* What this task involves:
Find each line containing the string "origin". Copy it.

* Extracted records:
-*-

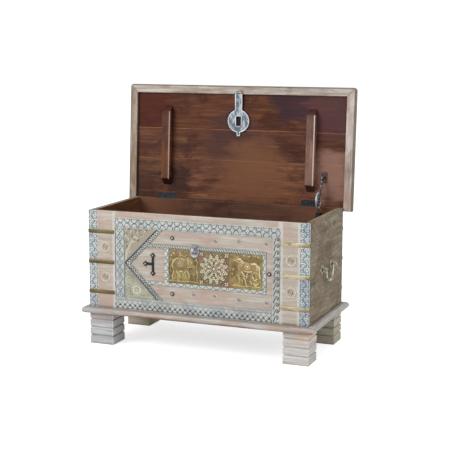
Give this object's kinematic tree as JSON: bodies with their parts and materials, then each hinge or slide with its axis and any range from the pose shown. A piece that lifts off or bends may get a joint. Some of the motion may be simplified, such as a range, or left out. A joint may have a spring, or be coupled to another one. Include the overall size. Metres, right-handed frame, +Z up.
{
  "type": "wooden trunk",
  "caption": "Low carved wooden chest on block feet with an overhanging hinged lid, hasp and staple, folding stay, side bail handles and embossed metal trim.",
  "frame": {"origin": "on the floor, under the middle of the outline with the lid thrown open", "axes": "+X to the right along the front, +Y to the back, +Z up; the carved front faces -Y"},
  "size_m": [0.896, 0.4722, 0.9222],
  "materials": {
    "limed_wood": "limed and worn, matt",
    "carved_wood": "carved, pale wash with dark grooves",
    "grey_wood": "weathered, scratched",
    "red_brown_wood": "stained, matt",
    "brass": "embossed, aged",
    "old_brass": "dull cast",
    "iron": "blackened",
    "pale_iron": "pale worn plate"
  },
  "bodies": {
    "case": {"back_wall": "red_brown_wood", "bail_eyes": "old_brass", "base_moulding_back": "limed_wood", "base_moulding_front": "limed_wood", "base_moulding_left": "limed_wood", "base_moulding_right": "limed_wood", "border_bottom": "carved_wood", "border_left": "carved_wood", "border_right": "carved_wood", "border_top": "carved_wood", "bottom_board": "red_brown_wood", "brass_plate_left": "brass", "brass_plate_middle": "brass", "brass_plate_right": "brass", "chevron_lower": "carved_wood", "chevron_upper": "carved_wood", "corner_bands": "brass", "foot_back_left": "limed_wood", "foot_back_right": "limed_wood", "foot_front_left": "limed_wood", "foot_front_right": "limed_wood", "front_backing": "red_brown_wood", "front_bolts": "iron", "front_field_board": "limed_wood", "front_left_stile": "limed_wood", "front_right_stile": "limed_wood", "front_top_rail": "limed_wood", "hinge_case_leaves": "iron", "hinge_case_screws": "iron", "hinge_pins": "iron", "inner_frame_posts": "carved_wood", "inner_frame_rails": "carved_wood", "iron_tee": "iron", "left_corner_strip": "carved_wood", "left_wall": "grey_wood", "right_corner_strip": "carved_wood", "right_wall": "grey_wood", "staple": "iron", "stay_lower_bracket": "iron", "triangle_plate_lower": "brass", "triangle_plate_upper": "brass"},
    "lid": {"lid_frame_front": "limed_wood", "lid_frame_left": "limed_wood", "lid_frame_right": "limed_wood", "lid_frame_back": "red_brown_wood", "lid_board_1": "red_brown_wood", "lid_board_2": "red_brown_wood", "lid_board_3": "red_brown_wood", "lid_board_4": "red_brown_wood", "batten_left": "red_brown_wood", "batten_right": "red_brown_wood", "hasp_eye": "pale_iron", "hinge_lid_leaves": "iron", "hinge_lid_screws": "iron", "stay_upper_bracket": "iron"},
    "hasp": {"hasp": "pale_iron"},
    "bail_left": {"bail_left": "old_brass"},
    "bail_right": {"bail_right": "old_brass"},
    "stay_lower_arm": {"stay_lower_arm": "iron"},
    "stay_upper_arm": {"stay_upper_arm": "iron"}
  },
  "joints": [
    {"name": "lid_hinge", "type": "hinge", "parent": "case", "child": "lid", "pos_m": [0, 0.18891, 0.49025], "axis": [1, 0, 0], "range_deg": [0, 93.6]},
    {"name": "hasp_swing", "type": "hinge", "parent": "lid", "child": "hasp", "pos_m": [0, 0.20149, 0.89726], "axis": [1, 0, 0], "range_deg": [-109, 0]},
    {"name": "stay_lower_pivot", "type": "hinge", "parent": "case", "child": "stay_lower_arm", "pos_m": [0.334, 0.15491, 0.45025], "axis": [1, 0, 0], "range_deg": [0, 136]},
    {"name": "stay_upper_pivot", "type": "hinge", "parent": "lid", "child": "stay_upper_arm", "pos_m": [0.334, 0.18358, 0.59679], "axis": [1, 0, 0], "range_deg": [-47, 0]},
    {"name": "right_bail_pivot", "type": "hinge", "parent": "case", "child": "bail_right", "pos_m": [0.427, -0.01309, 0.308], "axis": [0, -1, 0], "range_deg": [0, 120]},
    {"name": "left_bail_pivot", "type": "hinge", "parent": "case", "child": "bail_left", "pos_m": [-0.427, -0.01309, 0.308], "axis": [0, 1, 0], "range_deg": [0, 120]}
  ],
  "couplings": [
    {"joint": "hasp_swing", "follows": "lid_hinge", "ratio": -1.1629},
    {"joint": "stay_lower_pivot", "follows": "lid_hinge", "ratio": 1.4436},
    {"joint": "stay_upper_pivot", "follows": "lid_hinge", "ratio": -0.4978}
  ]
}
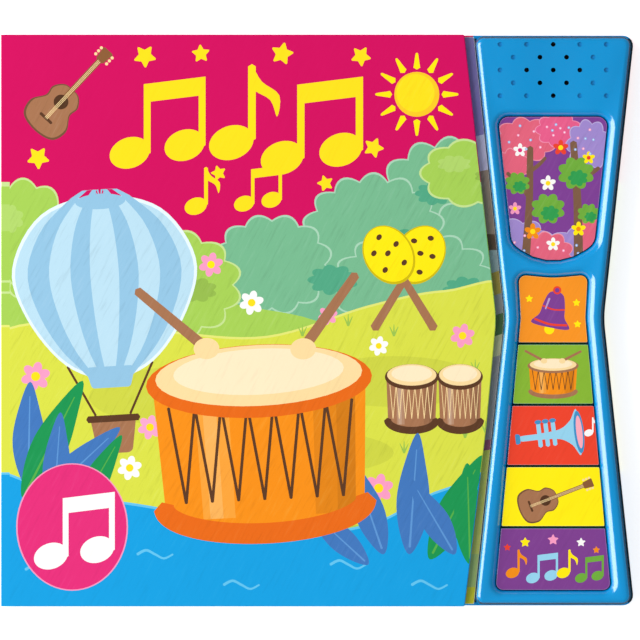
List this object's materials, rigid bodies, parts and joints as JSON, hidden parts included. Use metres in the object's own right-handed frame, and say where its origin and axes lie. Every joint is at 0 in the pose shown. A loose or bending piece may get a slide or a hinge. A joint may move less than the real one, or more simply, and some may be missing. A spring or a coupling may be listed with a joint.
{
  "type": "sound book",
  "caption": "Hardback children's sound book with a die-cut cover and an hourglass sound module whose picture keys press.",
  "frame": {"origin": "centre of the closed book's bounding box, on the outer face of the back cover", "axes": "+X from the spine to the sound module, +Y to the head of the book, +Z from the back cover to the front cover"},
  "size_m": [0.249, 0.225, 0.02],
  "materials": {
    "cover_print": "gloss laminated print",
    "back_cover_print": "gloss laminated print",
    "print_pink": "gloss laminated print",
    "print_orange": "gloss laminated print",
    "print_blue": "gloss laminated print",
    "print_yellow_green": "gloss laminated print",
    "print_green": "gloss laminated print",
    "print_teal": "gloss laminated print",
    "page_board": "coated stiff paper",
    "housing_plastic": "gloss moulded",
    "key_plastic": "gloss moulded",
    "label_violet": "satin laminated print",
    "label_orange": "satin laminated print",
    "label_green": "satin laminated print",
    "label_red": "satin laminated print",
    "label_yellow": "satin laminated print",
    "silicone": "matte",
    "circuit": "satin",
    "epoxy": "satin",
    "steel": "plated",
    "magnet": "plated",
    "cone_paper": "matte",
    "lead_red": "matte",
    "lead_black": "matte",
    "cell_steel": "polished",
    "nickel": "plated"
  },
  "bodies": {
    "base": {"back_cover": "back_cover_print", "page_block": "page_board", "front_housing": "housing_plastic", "rear_housing": "housing_plastic", "dome_1": "silicone", "dome_2": "silicone", "dome_3": "silicone", "dome_4": "silicone", "dome_5": "silicone", "dome_6": "silicone", "circuit_board": "circuit", "sound_chip": "epoxy", "speaker_frame": "steel", "speaker_magnet": "magnet", "speaker_cone": "cone_paper", "speaker_lead_1": "lead_red", "speaker_lead_2": "lead_black", "button_cell_1": "cell_steel", "button_cell_2": "cell_steel", "button_cell_3": "cell_steel", "battery_contact": "nickel", "battery_spring": "nickel", "battery_door": "housing_plastic", "battery_screw": "steel", "housing_screw_1": "steel", "housing_screw_2": "steel", "housing_screw_3": "steel", "housing_screw_4": "steel", "housing_screw_5": "steel", "housing_screw_6": "steel"},
    "spine": {"spine_board": "cover_print"},
    "cover": {"front_cover": "cover_print", "print_disc": "print_pink", "print_drum": "print_orange", "print_foreground": "print_blue", "print_meadow": "print_yellow_green", "print_hill": "print_green", "print_far_hill": "print_teal"},
    "sound_key_1": {"key_1": "key_plastic", "label_1": "label_violet"},
    "sound_key_2": {"key_2": "key_plastic", "label_2": "label_orange"},
    "sound_key_3": {"key_3": "key_plastic", "label_3": "label_green"},
    "sound_key_4": {"key_4": "key_plastic", "label_4": "label_red"},
    "sound_key_5": {"key_5": "key_plastic", "label_5": "label_yellow"},
    "sound_key_6": {"key_6": "key_plastic", "label_6": "label_violet"}
  },
  "joints": [
    {"name": "spine_fold", "type": "hinge", "parent": "base", "child": "spine", "pos_m": [-0.1245, 0, 0], "axis": [0, -1, 0], "range_deg": [0, 90]},
    {"name": "front_cover_fold", "type": "hinge", "parent": "spine", "child": "cover", "pos_m": [-0.1245, 0, 0.0167], "axis": [0, -1, 0], "range_deg": [0, 90]},
    {"name": "key_1_press", "type": "slide", "parent": "base", "child": "sound_key_1", "axis": [0, 0, -1], "range_m": [0, 0.0008], "stiffness_N_per_m": 1500, "springref_m": -0.0004, "deforming": ["dome_1"]},
    {"name": "key_2_press", "type": "slide", "parent": "base", "child": "sound_key_2", "axis": [0, 0, -1], "range_m": [0, 0.0008], "stiffness_N_per_m": 1500, "springref_m": -0.0004, "deforming": ["dome_2"]},
    {"name": "key_3_press", "type": "slide", "parent": "base", "child": "sound_key_3", "axis": [0, 0, -1], "range_m": [0, 0.0008], "stiffness_N_per_m": 1500, "springref_m": -0.0004, "deforming": ["dome_3"]},
    {"name": "key_4_press", "type": "slide", "parent": "base", "child": "sound_key_4", "axis": [0, 0, -1], "range_m": [0, 0.0008], "stiffness_N_per_m": 1500, "springref_m": -0.0004, "deforming": ["dome_4"]},
    {"name": "key_5_press", "type": "slide", "parent": "base", "child": "sound_key_5", "axis": [0, 0, -1], "range_m": [0, 0.0008], "stiffness_N_per_m": 1500, "springref_m": -0.0004, "deforming": ["dome_5"]},
    {"name": "key_6_press", "type": "slide", "parent": "base", "child": "sound_key_6", "axis": [0, 0, -1], "range_m": [0, 0.0008], "stiffness_N_per_m": 1500, "springref_m": -0.0004, "deforming": ["dome_6"]}
  ]
}
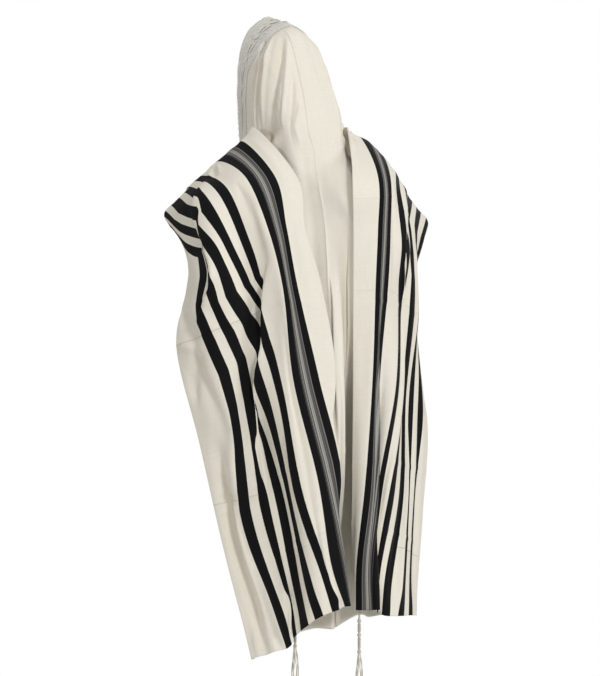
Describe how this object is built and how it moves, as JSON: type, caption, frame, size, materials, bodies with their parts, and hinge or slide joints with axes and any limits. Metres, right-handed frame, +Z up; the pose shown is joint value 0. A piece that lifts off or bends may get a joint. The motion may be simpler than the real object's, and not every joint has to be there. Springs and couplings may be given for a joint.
{
  "type": "tallit prayer shawl",
  "caption": "Wool prayer shawl worn over the head, lace neckband along the face edge, both black-striped ends thrown back over the shoulders, knotted corner tassels.",
  "frame": {"origin": "underside of the crown of the hood, where the wearer's head holds the shawl up", "axes": "+Z up along the wearer, front of the garment towards -Y, wearer's left towards +X"},
  "size_m": [0.6296, 0.4286, 1.6065],
  "materials": {
    "wool": "fine cream wool with woven black stripes, soft matt",
    "lace": "white net with white embroidered sprigs",
    "thread": "twisted off-white wool thread"
  },
  "bodies": {
    "root": {"hood": "wool", "neckband_lace": "lace", "back_stretch": "wool", "left_under": "wool", "left_end": "wool", "left_sleeve": "wool", "left_lap": "wool", "right_under": "wool", "right_end": "wool", "right_sleeve": "wool", "right_lap": "wool", "left_back_tassel": "thread", "left_front_tassel": "thread", "right_back_tassel": "thread", "right_front_tassel": "thread"}
  },
  "joints": []
}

-*-

* Full output:
  "frame": {"origin": "on the floor, under the middle of the outline with the lid thrown open", "axes": "+X to the right along the front, +Y to the back, +Z up; the carved front faces -Y"},
List this object's materials, rigid bodies, parts and joints as JSON, hidden parts included. Use metres in the object's own right-handed frame, and say where its origin and axes lie. Every joint is at 0 in the pose shown. A loose or bending piece may get a slide or a hinge. A joint may move less than the real one, or more simply, and some may be missing. A spring or a coupling may be listed with a joint.
  "frame": {"origin": "centre of the closed book's bounding box, on the outer face of the back cover", "axes": "+X from the spine to the sound module, +Y to the head of the book, +Z from the back cover to the front cover"},
  "frame": {"origin": "underside of the crown of the hood, where the wearer's head holds the shawl up", "axes": "+Z up along the wearer, front of the garment towards -Y, wearer's left towards +X"},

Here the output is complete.